_What you should do_:
Starting at the line containing "with Locations((0, THROAT_Z", please quote every line up to and including the line containing "from mathutils.kdtree import KDTree", exactly, and nothing beyond.

_Data rows_:
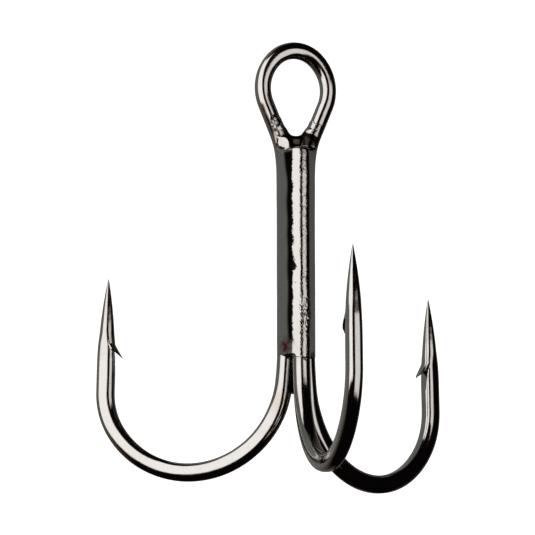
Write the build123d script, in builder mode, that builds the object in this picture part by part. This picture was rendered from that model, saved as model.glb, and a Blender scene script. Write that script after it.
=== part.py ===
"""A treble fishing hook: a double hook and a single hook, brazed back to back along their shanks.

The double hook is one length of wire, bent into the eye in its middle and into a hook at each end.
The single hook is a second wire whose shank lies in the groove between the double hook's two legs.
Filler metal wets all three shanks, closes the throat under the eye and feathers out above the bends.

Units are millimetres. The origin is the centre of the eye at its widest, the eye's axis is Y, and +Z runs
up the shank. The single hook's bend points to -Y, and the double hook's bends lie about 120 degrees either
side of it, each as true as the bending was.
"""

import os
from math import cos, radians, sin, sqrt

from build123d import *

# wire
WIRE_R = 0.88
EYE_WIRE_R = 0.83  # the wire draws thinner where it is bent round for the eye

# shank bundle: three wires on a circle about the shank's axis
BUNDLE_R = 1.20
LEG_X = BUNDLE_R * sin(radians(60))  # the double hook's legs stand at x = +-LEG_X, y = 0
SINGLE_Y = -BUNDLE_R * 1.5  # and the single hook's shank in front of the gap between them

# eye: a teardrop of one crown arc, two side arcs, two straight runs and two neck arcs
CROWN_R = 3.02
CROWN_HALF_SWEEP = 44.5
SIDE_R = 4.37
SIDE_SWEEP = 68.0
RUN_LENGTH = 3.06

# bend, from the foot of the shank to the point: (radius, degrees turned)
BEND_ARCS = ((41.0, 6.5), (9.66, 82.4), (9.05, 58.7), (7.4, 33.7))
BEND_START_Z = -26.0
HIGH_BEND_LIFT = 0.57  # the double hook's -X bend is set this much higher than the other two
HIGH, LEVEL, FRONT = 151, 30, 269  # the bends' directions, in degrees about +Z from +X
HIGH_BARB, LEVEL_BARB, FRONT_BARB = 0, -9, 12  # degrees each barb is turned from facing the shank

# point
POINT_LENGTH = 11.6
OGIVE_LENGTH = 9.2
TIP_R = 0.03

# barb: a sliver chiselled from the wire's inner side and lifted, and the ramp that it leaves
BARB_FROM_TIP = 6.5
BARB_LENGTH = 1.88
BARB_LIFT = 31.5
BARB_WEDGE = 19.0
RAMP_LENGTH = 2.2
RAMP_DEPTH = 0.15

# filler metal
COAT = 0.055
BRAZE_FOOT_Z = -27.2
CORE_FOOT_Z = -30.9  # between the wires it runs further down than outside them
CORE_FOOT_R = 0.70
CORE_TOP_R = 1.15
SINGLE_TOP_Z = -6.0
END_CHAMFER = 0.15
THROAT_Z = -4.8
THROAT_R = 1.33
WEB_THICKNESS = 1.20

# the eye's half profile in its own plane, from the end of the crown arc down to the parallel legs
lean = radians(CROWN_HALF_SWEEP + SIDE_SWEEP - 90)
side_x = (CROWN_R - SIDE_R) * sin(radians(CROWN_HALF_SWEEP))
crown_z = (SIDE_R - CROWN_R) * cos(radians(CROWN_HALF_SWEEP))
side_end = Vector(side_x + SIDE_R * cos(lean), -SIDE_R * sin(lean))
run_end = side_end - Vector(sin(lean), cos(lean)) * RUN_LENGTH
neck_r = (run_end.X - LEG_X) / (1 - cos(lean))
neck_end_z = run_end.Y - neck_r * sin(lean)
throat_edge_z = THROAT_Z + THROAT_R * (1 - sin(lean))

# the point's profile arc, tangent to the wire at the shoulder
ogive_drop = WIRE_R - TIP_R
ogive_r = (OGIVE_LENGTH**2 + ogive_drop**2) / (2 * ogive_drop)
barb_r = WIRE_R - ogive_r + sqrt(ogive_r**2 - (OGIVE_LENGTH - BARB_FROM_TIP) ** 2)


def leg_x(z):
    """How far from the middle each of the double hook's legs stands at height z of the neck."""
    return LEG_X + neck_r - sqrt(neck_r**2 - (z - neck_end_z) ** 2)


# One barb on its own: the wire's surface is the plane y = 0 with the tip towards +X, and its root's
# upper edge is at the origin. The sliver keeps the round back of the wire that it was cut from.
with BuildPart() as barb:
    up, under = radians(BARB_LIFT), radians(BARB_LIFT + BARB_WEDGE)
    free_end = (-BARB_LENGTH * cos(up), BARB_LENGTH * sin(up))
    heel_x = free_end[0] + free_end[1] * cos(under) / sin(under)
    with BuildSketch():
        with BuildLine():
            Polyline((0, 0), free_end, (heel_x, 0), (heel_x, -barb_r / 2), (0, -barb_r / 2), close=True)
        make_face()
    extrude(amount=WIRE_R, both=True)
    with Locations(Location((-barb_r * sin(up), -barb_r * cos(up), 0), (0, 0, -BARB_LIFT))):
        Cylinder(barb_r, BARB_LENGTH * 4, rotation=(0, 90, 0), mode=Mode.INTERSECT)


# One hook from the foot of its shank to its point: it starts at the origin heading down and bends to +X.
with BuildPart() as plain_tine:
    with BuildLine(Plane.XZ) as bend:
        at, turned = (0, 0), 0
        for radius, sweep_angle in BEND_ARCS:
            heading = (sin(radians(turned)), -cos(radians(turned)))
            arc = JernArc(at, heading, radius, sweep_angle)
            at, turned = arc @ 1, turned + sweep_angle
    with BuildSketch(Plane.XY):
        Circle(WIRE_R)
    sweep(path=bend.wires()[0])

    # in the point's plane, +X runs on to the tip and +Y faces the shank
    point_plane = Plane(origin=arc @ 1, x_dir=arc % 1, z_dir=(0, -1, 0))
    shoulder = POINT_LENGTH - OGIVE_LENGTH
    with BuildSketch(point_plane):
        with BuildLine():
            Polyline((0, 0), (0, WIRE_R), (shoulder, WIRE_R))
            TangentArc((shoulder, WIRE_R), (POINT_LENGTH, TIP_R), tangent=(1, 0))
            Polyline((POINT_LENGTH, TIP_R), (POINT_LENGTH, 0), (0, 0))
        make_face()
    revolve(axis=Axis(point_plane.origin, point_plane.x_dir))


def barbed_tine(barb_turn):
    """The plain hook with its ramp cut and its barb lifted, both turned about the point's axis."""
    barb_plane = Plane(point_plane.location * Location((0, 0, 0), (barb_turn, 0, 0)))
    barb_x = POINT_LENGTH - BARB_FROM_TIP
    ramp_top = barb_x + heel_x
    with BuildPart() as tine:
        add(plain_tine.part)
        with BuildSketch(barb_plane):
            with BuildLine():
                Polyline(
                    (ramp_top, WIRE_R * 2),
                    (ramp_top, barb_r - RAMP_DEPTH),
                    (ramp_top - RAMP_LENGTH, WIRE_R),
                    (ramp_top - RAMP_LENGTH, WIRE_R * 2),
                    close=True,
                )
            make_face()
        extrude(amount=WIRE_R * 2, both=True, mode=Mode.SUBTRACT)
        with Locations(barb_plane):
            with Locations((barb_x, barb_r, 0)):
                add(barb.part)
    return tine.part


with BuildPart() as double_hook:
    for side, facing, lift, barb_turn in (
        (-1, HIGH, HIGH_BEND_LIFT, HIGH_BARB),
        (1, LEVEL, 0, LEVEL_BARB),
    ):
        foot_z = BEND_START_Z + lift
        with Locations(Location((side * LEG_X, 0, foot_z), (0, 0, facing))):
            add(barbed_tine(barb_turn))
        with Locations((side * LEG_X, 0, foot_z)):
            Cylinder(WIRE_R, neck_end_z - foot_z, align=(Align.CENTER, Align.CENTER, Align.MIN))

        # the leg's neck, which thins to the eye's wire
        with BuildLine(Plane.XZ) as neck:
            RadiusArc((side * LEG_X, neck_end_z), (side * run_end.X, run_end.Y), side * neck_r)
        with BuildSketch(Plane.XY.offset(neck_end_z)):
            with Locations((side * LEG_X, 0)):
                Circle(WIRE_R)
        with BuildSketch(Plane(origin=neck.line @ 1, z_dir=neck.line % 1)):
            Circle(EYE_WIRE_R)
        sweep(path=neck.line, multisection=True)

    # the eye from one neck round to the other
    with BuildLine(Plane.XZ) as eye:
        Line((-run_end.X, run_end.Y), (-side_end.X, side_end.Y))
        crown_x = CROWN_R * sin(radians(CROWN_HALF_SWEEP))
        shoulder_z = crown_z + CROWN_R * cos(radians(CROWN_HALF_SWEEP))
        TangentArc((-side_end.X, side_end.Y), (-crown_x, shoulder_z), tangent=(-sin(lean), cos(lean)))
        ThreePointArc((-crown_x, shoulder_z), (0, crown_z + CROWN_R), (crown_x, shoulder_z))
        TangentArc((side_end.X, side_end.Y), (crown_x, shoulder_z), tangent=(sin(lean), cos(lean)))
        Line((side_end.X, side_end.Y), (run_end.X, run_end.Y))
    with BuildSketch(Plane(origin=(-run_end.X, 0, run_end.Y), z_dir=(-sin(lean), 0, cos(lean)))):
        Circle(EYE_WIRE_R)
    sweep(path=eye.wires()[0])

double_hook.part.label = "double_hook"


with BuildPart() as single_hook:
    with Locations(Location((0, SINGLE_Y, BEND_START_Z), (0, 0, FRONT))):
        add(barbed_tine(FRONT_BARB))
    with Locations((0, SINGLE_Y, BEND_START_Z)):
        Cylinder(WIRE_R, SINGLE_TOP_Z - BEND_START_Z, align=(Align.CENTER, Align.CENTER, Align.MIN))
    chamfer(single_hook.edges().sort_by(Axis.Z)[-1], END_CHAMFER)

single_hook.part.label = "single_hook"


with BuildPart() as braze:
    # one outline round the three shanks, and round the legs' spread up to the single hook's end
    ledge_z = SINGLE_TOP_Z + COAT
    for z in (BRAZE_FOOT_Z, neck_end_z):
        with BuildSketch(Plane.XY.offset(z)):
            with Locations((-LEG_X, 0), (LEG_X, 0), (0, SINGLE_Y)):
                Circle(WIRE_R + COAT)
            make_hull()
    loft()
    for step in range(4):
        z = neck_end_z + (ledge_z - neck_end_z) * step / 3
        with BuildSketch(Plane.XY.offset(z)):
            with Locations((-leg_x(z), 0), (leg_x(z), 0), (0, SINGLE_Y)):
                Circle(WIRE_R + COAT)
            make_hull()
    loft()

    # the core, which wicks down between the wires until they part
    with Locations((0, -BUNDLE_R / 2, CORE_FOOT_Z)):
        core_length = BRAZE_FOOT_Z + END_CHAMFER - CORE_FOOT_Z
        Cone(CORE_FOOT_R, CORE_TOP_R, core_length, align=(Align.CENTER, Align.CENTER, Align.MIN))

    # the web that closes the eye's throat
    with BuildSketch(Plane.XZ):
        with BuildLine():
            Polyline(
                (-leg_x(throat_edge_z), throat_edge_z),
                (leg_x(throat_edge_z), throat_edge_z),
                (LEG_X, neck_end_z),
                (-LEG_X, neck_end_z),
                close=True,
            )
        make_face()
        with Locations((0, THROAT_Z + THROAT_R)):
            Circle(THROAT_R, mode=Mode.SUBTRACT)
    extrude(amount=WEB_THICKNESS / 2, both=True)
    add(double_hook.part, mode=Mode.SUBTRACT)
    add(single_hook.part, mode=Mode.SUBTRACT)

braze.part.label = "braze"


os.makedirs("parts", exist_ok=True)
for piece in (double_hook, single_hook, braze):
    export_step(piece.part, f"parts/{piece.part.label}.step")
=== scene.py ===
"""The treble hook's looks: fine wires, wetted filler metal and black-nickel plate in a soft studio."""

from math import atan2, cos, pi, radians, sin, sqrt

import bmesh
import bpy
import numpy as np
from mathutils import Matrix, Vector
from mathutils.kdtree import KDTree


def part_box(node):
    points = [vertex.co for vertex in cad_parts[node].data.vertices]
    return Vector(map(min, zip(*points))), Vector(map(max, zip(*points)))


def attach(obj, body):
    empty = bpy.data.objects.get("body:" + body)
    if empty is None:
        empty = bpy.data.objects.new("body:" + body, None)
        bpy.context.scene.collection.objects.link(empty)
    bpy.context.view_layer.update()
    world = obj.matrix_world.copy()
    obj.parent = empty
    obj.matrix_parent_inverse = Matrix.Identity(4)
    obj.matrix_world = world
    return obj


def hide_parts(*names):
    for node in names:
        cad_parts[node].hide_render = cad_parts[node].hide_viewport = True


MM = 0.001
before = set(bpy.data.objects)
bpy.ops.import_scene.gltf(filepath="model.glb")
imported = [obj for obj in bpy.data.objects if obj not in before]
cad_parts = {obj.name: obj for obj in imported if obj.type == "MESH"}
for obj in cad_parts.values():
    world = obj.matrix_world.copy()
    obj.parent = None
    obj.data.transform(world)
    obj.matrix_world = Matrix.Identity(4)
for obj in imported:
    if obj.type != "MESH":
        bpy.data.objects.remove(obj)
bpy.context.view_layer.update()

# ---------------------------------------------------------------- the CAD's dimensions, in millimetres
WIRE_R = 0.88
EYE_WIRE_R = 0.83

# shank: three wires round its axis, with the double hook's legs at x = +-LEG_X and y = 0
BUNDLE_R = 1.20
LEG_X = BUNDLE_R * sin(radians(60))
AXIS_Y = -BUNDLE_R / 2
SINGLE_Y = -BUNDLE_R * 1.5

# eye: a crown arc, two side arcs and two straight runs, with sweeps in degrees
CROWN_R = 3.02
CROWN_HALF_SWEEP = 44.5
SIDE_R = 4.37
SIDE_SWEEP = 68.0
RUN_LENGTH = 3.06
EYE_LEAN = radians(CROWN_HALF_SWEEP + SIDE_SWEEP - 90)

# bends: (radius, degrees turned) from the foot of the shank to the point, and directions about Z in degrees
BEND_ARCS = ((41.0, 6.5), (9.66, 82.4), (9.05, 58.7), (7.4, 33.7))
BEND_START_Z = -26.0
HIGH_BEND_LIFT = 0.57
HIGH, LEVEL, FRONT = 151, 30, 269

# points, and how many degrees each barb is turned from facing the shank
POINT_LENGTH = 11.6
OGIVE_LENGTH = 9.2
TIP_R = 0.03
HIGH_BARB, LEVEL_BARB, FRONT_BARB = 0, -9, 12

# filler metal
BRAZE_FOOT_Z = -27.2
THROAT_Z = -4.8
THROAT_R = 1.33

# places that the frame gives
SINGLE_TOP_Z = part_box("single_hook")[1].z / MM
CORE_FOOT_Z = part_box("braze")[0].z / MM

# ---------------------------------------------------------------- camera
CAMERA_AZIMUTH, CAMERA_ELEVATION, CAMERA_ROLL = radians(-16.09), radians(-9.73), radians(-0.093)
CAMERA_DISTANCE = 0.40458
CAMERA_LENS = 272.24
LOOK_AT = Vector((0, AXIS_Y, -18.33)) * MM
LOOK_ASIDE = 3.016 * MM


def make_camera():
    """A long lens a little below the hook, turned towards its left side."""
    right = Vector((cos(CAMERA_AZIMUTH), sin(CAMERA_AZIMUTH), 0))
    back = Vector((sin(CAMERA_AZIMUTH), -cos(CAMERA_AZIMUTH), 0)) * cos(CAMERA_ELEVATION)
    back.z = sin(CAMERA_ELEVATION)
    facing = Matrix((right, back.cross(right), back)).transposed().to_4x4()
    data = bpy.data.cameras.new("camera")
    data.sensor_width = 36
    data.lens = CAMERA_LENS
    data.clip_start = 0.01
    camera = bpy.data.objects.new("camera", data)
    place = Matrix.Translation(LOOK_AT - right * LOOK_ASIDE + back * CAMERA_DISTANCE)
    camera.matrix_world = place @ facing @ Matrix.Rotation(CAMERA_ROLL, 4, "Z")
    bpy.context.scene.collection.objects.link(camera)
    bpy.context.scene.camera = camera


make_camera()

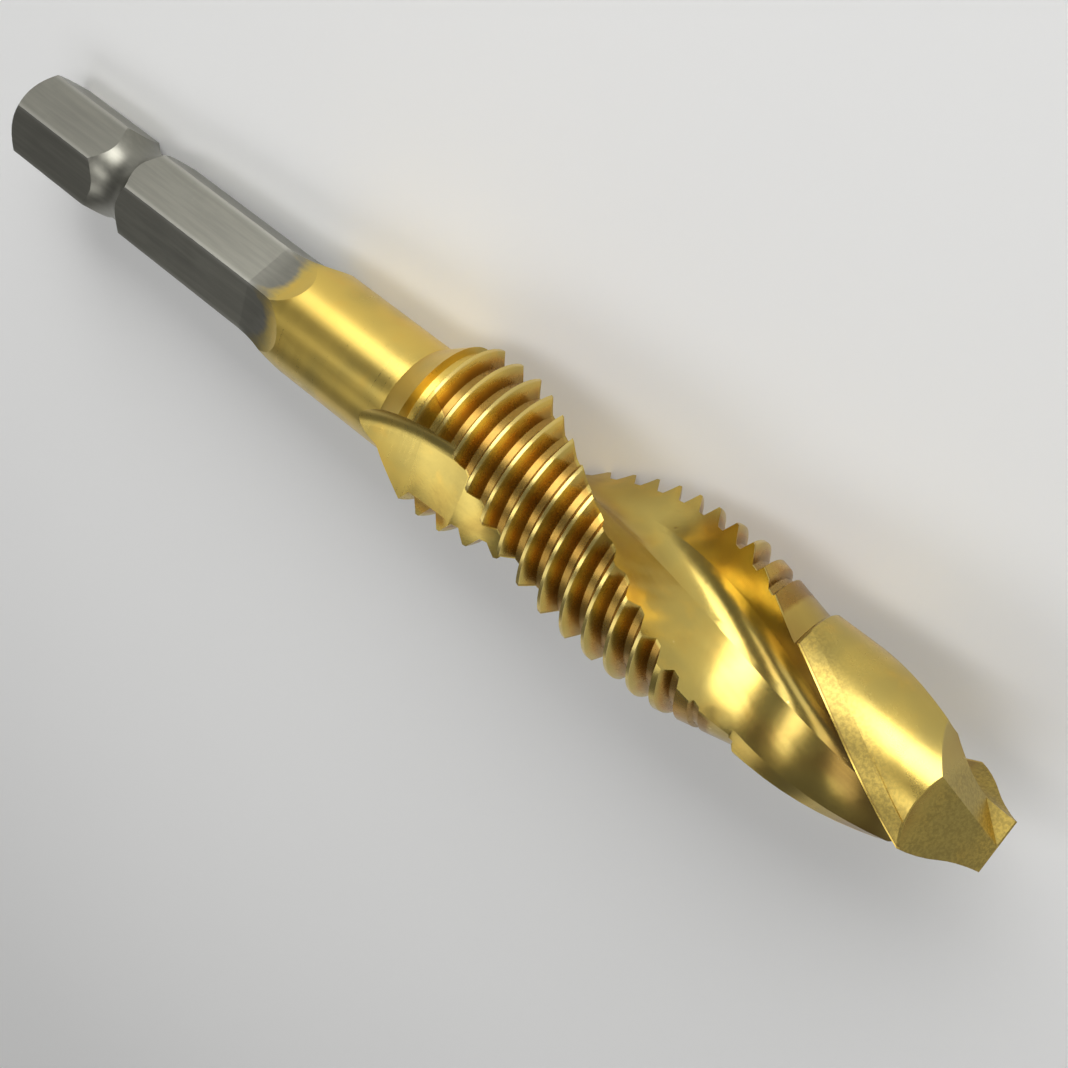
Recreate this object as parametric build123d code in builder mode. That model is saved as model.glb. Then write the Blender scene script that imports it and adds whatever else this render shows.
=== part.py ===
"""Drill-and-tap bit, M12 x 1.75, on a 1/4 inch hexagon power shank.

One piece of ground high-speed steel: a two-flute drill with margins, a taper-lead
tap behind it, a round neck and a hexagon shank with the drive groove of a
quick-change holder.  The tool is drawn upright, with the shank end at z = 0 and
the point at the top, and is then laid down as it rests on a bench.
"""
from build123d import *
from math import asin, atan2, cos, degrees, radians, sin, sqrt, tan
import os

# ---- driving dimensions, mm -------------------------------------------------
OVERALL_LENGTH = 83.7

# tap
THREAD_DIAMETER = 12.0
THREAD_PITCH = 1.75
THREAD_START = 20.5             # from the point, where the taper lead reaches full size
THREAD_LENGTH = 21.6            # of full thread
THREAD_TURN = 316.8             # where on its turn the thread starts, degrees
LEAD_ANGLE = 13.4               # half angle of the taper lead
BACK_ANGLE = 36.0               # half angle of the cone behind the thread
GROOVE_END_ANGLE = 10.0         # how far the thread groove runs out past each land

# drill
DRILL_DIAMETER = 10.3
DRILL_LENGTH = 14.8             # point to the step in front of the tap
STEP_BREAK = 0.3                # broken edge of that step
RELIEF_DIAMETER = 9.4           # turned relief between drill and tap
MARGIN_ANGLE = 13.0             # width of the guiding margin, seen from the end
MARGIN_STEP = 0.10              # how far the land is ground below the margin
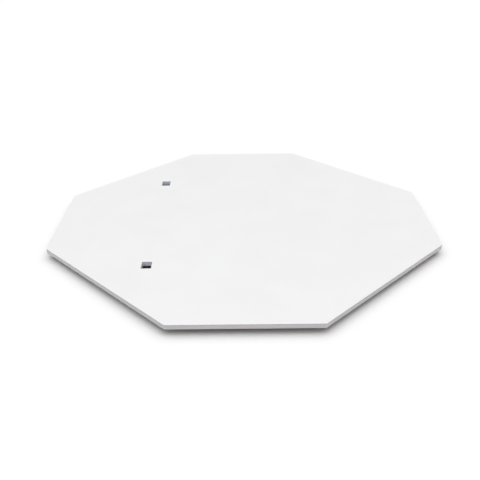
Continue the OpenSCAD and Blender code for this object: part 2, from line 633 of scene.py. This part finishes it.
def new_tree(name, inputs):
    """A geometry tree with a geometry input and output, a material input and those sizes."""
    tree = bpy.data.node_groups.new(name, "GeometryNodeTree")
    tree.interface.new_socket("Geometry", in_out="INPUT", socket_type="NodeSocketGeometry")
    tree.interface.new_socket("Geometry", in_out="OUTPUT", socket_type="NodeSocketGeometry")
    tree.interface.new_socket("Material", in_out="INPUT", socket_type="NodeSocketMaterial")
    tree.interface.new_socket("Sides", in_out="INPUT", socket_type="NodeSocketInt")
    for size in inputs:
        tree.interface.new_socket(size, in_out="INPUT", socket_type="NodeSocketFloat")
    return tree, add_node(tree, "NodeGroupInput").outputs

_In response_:
        with Locations((0, THROAT_Z + THROAT_R)):
            Circle(THROAT_R, mode=Mode.SUBTRACT)
    extrude(amount=WEB_THICKNESS / 2, both=True)
    add(double_hook.part, mode=Mode.SUBTRACT)
    add(single_hook.part, mode=Mode.SUBTRACT)

braze.part.label = "braze"


os.makedirs("parts", exist_ok=True)
for piece in (double_hook, single_hook, braze):
    export_step(piece.part, f"parts/{piece.part.label}.step")
=== scene.py ===
"""The treble hook's looks: fine wires, wetted filler metal and black-nickel plate in a soft studio."""

from math import atan2, cos, pi, radians, sin, sqrt

import bmesh
import bpy
import numpy as np
from mathutils import Matrix, Vector
from mathutils.kdtree import KDTree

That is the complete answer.